WHAT IS REQUIRED: Write the listing out again, all of it, word for word.

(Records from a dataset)
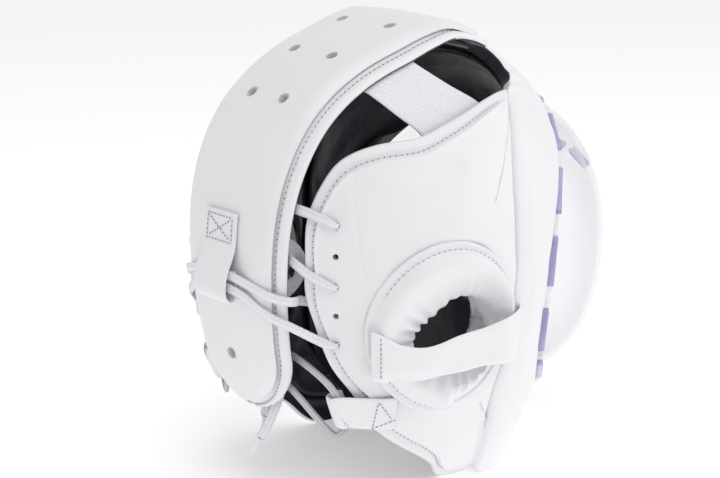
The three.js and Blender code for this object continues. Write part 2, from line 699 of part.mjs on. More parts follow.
const arc = Math.PI * HEAD.back / 180;
const overPad = (down, s, high) => crownPoint(LOOP.turn + down / arc, s, CROWN.swell + high);
function loopFace(side) {
  return LOOP_ROWS.map((row, i) => {
    const before = LOOP_ROWS[Math.max(i - 1, 0)];
    const after = LOOP_ROWS[Math.min(i + 1, LOOP_ROWS.length - 1)];
    const length = Math.hypot(after.down - before.down, after.high - before.high);
    const reachOut = side * LOOP.thickness / 2 / length;
    return [-1, -0.35, 0.35, 1].map((across) => overPad(
      row.down - reachOut * (after.high - before.high),
      across * LOOP.width / 2,
      row.high + reachOut * (after.down - before.down),
    ));
  });
}
add('strip_loop', slab(loopFace(1), loopFace(-1)), WHITE);

// Stops of a lace over the side panel, over the strip, inside the strip and in the loop.
const overPanel = (phi, z, lift) => {
  const point = sidePoint(phi, z, lift);
  return { point, out: headNormal(point) };
};
const onStrip = (turn, s, lift) => ({
  point: crownPoint(turn, s, lift),
  out: crownPoint(turn, s, lift + 5).sub(crownPoint(turn, s, lift)).normalize(),
});
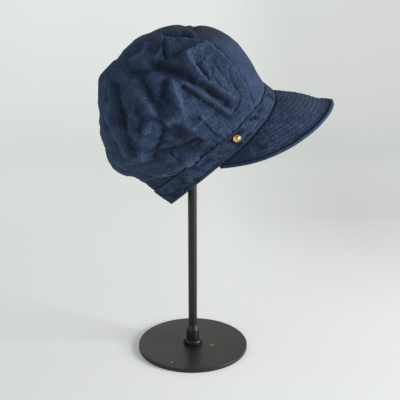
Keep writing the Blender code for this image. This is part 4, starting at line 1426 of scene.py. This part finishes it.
class HAT_OT_stage(bpy.types.Operator):
    """Make the pale floor, the soft lights and the camera"""
    bl_idname = "sun_hat.stage"
    bl_label = "Stage"

    def execute(self, context):
        scene = context.scene
        make_floor(scene.stand_sizes.floor_width, floor_material(scene.hat_colours))
        world = bpy.data.worlds.new("soft_room")
        world.use_nodes = True
        background = world.node_tree.nodes["Background"]
        background.inputs["Color"].default_value = (0.96, 0.98, 1.0, 1.0)
        background.inputs["Strength"].default_value = 0.30
        scene.world = world
        scene.view_settings.view_transform = "Standard"
        for lamp in LAMPS:
            area_light(*lamp)
        camera = bpy.data.cameras.new("camera")
        camera.lens = CAMERA_LENS
        camera.sensor_width = SENSOR_WIDTH
        holder = bpy.data.objects.new("camera", camera)
        holder.location = CAMERA_PLACE
        holder.rotation_euler = (CAMERA_TILT, 0.0, 0.0)
        scene.collection.objects.link(holder)
        scene.camera = holder
        return {"FINISHED"}


OPERATORS = (HAT_OT_crown, HAT_OT_band, HAT_OT_peak, HAT_OT_stitches, HAT_OT_stud, HAT_OT_stand, HAT_OT_stage)


class HAT_PT_panel(bpy.types.Panel):
    """Lists the steps that dress the hat and its stand"""
    bl_label = "Sun hat"
    bl_idname = "HAT_PT_panel"
    bl_space_type = "VIEW_3D"
    bl_region_type = "UI"
    bl_category = "Sun hat"

    def draw(self, context):
        for operator in OPERATORS:
            self.layout.operator(operator.bl_idname)


GROUPS = (("hat_cloth", ClothSizes), ("stand_sizes", StandSizes), ("hat_colours", Colours))


def register():
    for name, group in GROUPS:
        bpy.utils.register_class(group)
        setattr(bpy.types.Scene, name, PointerProperty(type=group))
    for each in OPERATORS + (HAT_PT_panel,):
        bpy.utils.register_class(each)


def unregister():
    for each in (HAT_PT_panel,) + OPERATORS[::-1]:
        bpy.utils.unregister_class(each)
    for name, group in GROUPS[::-1]:
        delattr(bpy.types.Scene, name)
        bpy.utils.unregister_class(group)


def main():
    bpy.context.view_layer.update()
    register()
    for name in ("crown", "band", "peak", "stitches", "stud", "stand", "stage"):
        getattr(bpy.ops.sun_hat, name)()
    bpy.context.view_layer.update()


if __name__ == "__main__":
    main()
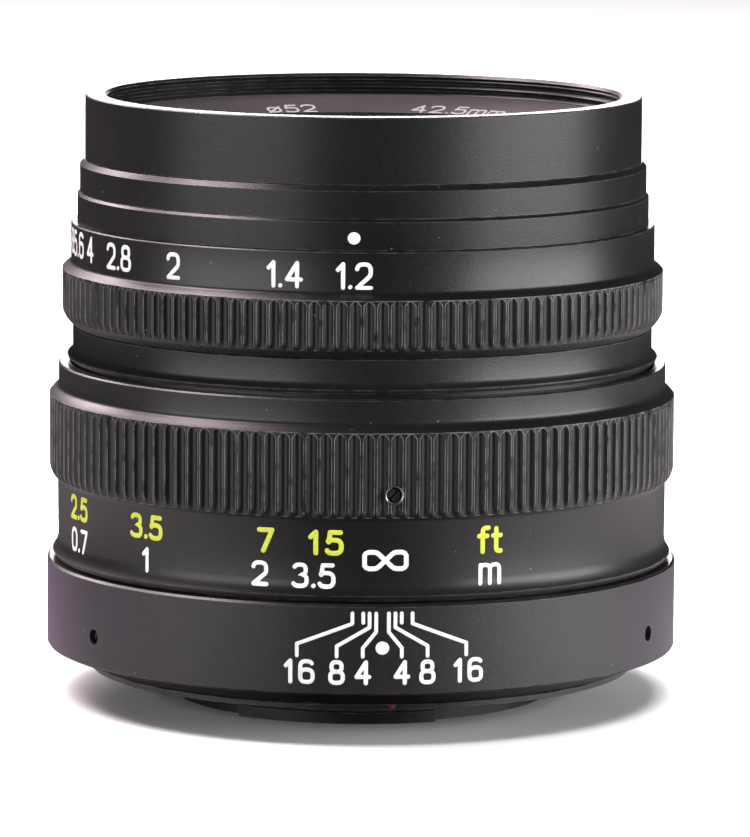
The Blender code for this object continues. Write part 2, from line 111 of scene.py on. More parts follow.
# Bayonet.
TAB_MIDDLES = (-7.0, 113.0, 233.0)
TAB_SPAN = 58.0
TAB_HEIGHT = 1.1
MOUNT_DOT_AZIMUTH = 6.5

# Inner and outer edge of the sloping face of the name ring, as (radius, height).
NAME_RING_INNER = (21.3, 56.5)
NAME_RING_OUTER = (25.35, 57.93)

# Scales, with azimuths in degrees.
F_NUMBERS = (1.2, 1.4, 2, 2.8, 4, 5.6, 8, 16)
DOT_F_NUMBER = 11
OPEN_PUPIL_R = 17.7
DEGREES_PER_PUPIL_MM = 5.25
APERTURE_INDEX_AZIMUTH = -1.7
INFINITY_AZIMUTH = 4.4
METRE_MARKS = {"3.5": -8.6, "2": -18.6, "1": -43.4, "0.7": -66.0, "0.5": -88.0}
FOOT_MARKS = {"15": -6.4, "7": -17.5, "3.5": -43.3, "2.5": -66.2, "1.6": -97.0}
UNIT_AZIMUTH = 24.0
DEPTH_SCALE_AZIMUTH = 3.8
DEPTH_TICKS = {4: 1.1, 8: 2.25, 11: 3.35, 16: 5.25}
DEPTH_NUMBERS = {4: 3.4, 8: 7.95, 16: 14.95}
NAME_RING_TEXTS = {"far_left": ("o52", 200.0), "far_right": ("42.5mm", 153.0), "near": ("1:1.2", 0.0)}

# Strokes and letters. A gap is a share of the letter height.
STROKE = 0.41
YELLOW_STROKE = 0.47
DEPTH_STROKE = 0.36
NAME_RING_STROKE = 0.28
HALF_DOT_STROKE = 0.01
LONGEST_STRAIGHT = 0.4
SAME_POINT = 0.000001
CAP_LEANS = (30, 52, 70, 84)
LETTER_GAP = 0.24
AFTER_ONE = 0.22
LETTER_SQUARENESS = 0.72
SWELL = 0.3
PROUD = 0.02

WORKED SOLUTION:
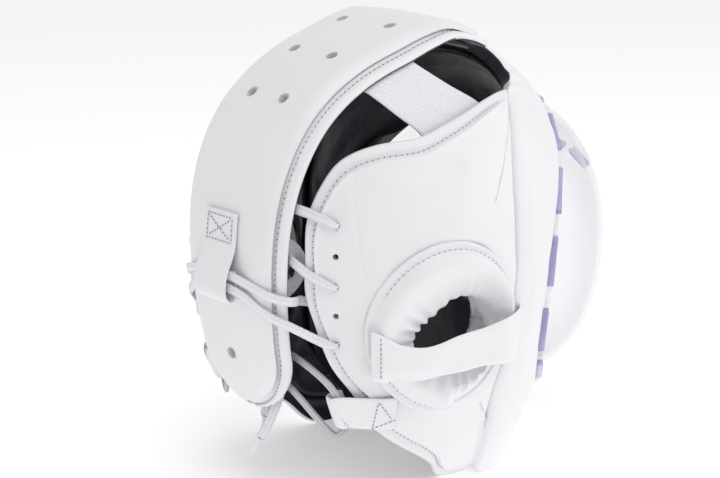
The three.js and Blender code for this object continues. Write part 2, from line 699 of part.mjs on. More parts follow.
const arc = Math.PI * HEAD.back / 180;
const overPad = (down, s, high) => crownPoint(LOOP.turn + down / arc, s, CROWN.swell + high);
function loopFace(side) {
  return LOOP_ROWS.map((row, i) => {
    const before = LOOP_ROWS[Math.max(i - 1, 0)];
    const after = LOOP_ROWS[Math.min(i + 1, LOOP_ROWS.length - 1)];
    const length = Math.hypot(after.down - before.down, after.high - before.high);
    const reachOut = side * LOOP.thickness / 2 / length;
    return [-1, -0.35, 0.35, 1].map((across) => overPad(
      row.down - reachOut * (after.high - before.high),
      across * LOOP.width / 2,
      row.high + reachOut * (after.down - before.down),
    ));
  });
}
add('strip_loop', slab(loopFace(1), loopFace(-1)), WHITE);

// Stops of a lace over the side panel, over the strip, inside the strip and in the loop.
const overPanel = (phi, z, lift) => {
  const point = sidePoint(phi, z, lift);
  return { point, out: headNormal(point) };
};
const onStrip = (turn, s, lift) => ({
  point: crownPoint(turn, s, lift),
  out: crownPoint(turn, s, lift + 5).sub(crownPoint(turn, s, lift)).normalize(),
});
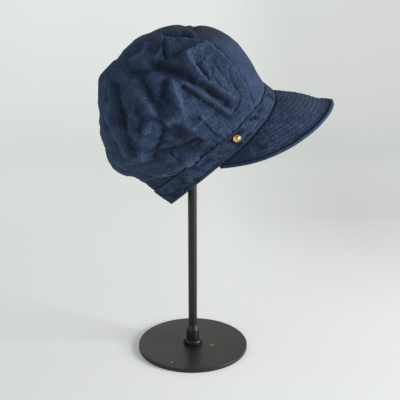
Keep writing the Blender code for this image. This is part 4, starting at line 1426 of scene.py. This part finishes it.
class HAT_OT_stage(bpy.types.Operator):
    """Make the pale floor, the soft lights and the camera"""
    bl_idname = "sun_hat.stage"
    bl_label = "Stage"

    def execute(self, context):
        scene = context.scene
        make_floor(scene.stand_sizes.floor_width, floor_material(scene.hat_colours))
        world = bpy.data.worlds.new("soft_room")
        world.use_nodes = True
        background = world.node_tree.nodes["Background"]
        background.inputs["Color"].default_value = (0.96, 0.98, 1.0, 1.0)
        background.inputs["Strength"].default_value = 0.30
        scene.world = world
        scene.view_settings.view_transform = "Standard"
        for lamp in LAMPS:
            area_light(*lamp)
        camera = bpy.data.cameras.new("camera")
        camera.lens = CAMERA_LENS
        camera.sensor_width = SENSOR_WIDTH
        holder = bpy.data.objects.new("camera", camera)
        holder.location = CAMERA_PLACE
        holder.rotation_euler = (CAMERA_TILT, 0.0, 0.0)
        scene.collection.objects.link(holder)
        scene.camera = holder
        return {"FINISHED"}


OPERATORS = (HAT_OT_crown, HAT_OT_band, HAT_OT_peak, HAT_OT_stitches, HAT_OT_stud, HAT_OT_stand, HAT_OT_stage)


class HAT_PT_panel(bpy.types.Panel):
    """Lists the steps that dress the hat and its stand"""
    bl_label = "Sun hat"
    bl_idname = "HAT_PT_panel"
    bl_space_type = "VIEW_3D"
    bl_region_type = "UI"
    bl_category = "Sun hat"

    def draw(self, context):
        for operator in OPERATORS:
            self.layout.operator(operator.bl_idname)


GROUPS = (("hat_cloth", ClothSizes), ("stand_sizes", StandSizes), ("hat_colours", Colours))


def register():
    for name, group in GROUPS:
        bpy.utils.register_class(group)
        setattr(bpy.types.Scene, name, PointerProperty(type=group))
    for each in OPERATORS + (HAT_PT_panel,):
        bpy.utils.register_class(each)


def unregister():
    for each in (HAT_PT_panel,) + OPERATORS[::-1]:
        bpy.utils.unregister_class(each)
    for name, group in GROUPS[::-1]:
        delattr(bpy.types.Scene, name)
        bpy.utils.unregister_class(group)


def main():
    bpy.context.view_layer.update()
    register()
    for name in ("crown", "band", "peak", "stitches", "stud", "stand", "stage"):
        getattr(bpy.ops.sun_hat, name)()
    bpy.context.view_layer.update()


if __name__ == "__main__":
    main()
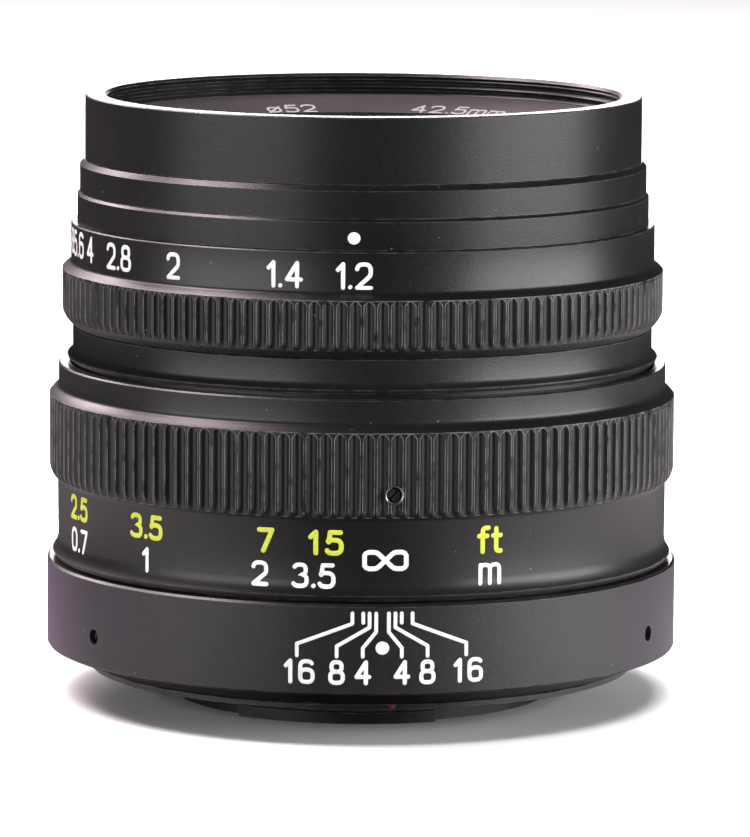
The Blender code for this object continues. Write part 2, from line 111 of scene.py on. More parts follow.
# Bayonet.
TAB_MIDDLES = (-7.0, 113.0, 233.0)
TAB_SPAN = 58.0
TAB_HEIGHT = 1.1
MOUNT_DOT_AZIMUTH = 6.5

# Inner and outer edge of the sloping face of the name ring, as (radius, height).
NAME_RING_INNER = (21.3, 56.5)
NAME_RING_OUTER = (25.35, 57.93)

# Scales, with azimuths in degrees.
F_NUMBERS = (1.2, 1.4, 2, 2.8, 4, 5.6, 8, 16)
DOT_F_NUMBER = 11
OPEN_PUPIL_R = 17.7
DEGREES_PER_PUPIL_MM = 5.25
APERTURE_INDEX_AZIMUTH = -1.7
INFINITY_AZIMUTH = 4.4
METRE_MARKS = {"3.5": -8.6, "2": -18.6, "1": -43.4, "0.7": -66.0, "0.5": -88.0}
FOOT_MARKS = {"15": -6.4, "7": -17.5, "3.5": -43.3, "2.5": -66.2, "1.6": -97.0}
UNIT_AZIMUTH = 24.0
DEPTH_SCALE_AZIMUTH = 3.8
DEPTH_TICKS = {4: 1.1, 8: 2.25, 11: 3.35, 16: 5.25}
DEPTH_NUMBERS = {4: 3.4, 8: 7.95, 16: 14.95}
NAME_RING_TEXTS = {"far_left": ("o52", 200.0), "far_right": ("42.5mm", 153.0), "near": ("1:1.2", 0.0)}

# Strokes and letters. A gap is a share of the letter height.
STROKE = 0.41
YELLOW_STROKE = 0.47
DEPTH_STROKE = 0.36
NAME_RING_STROKE = 0.28
HALF_DOT_STROKE = 0.01
LONGEST_STRAIGHT = 0.4
SAME_POINT = 0.000001
CAP_LEANS = (30, 52, 70, 84)
LETTER_GAP = 0.24
AFTER_ONE = 0.22
LETTER_SQUARENESS = 0.72
SWELL = 0.3
PROUD = 0.02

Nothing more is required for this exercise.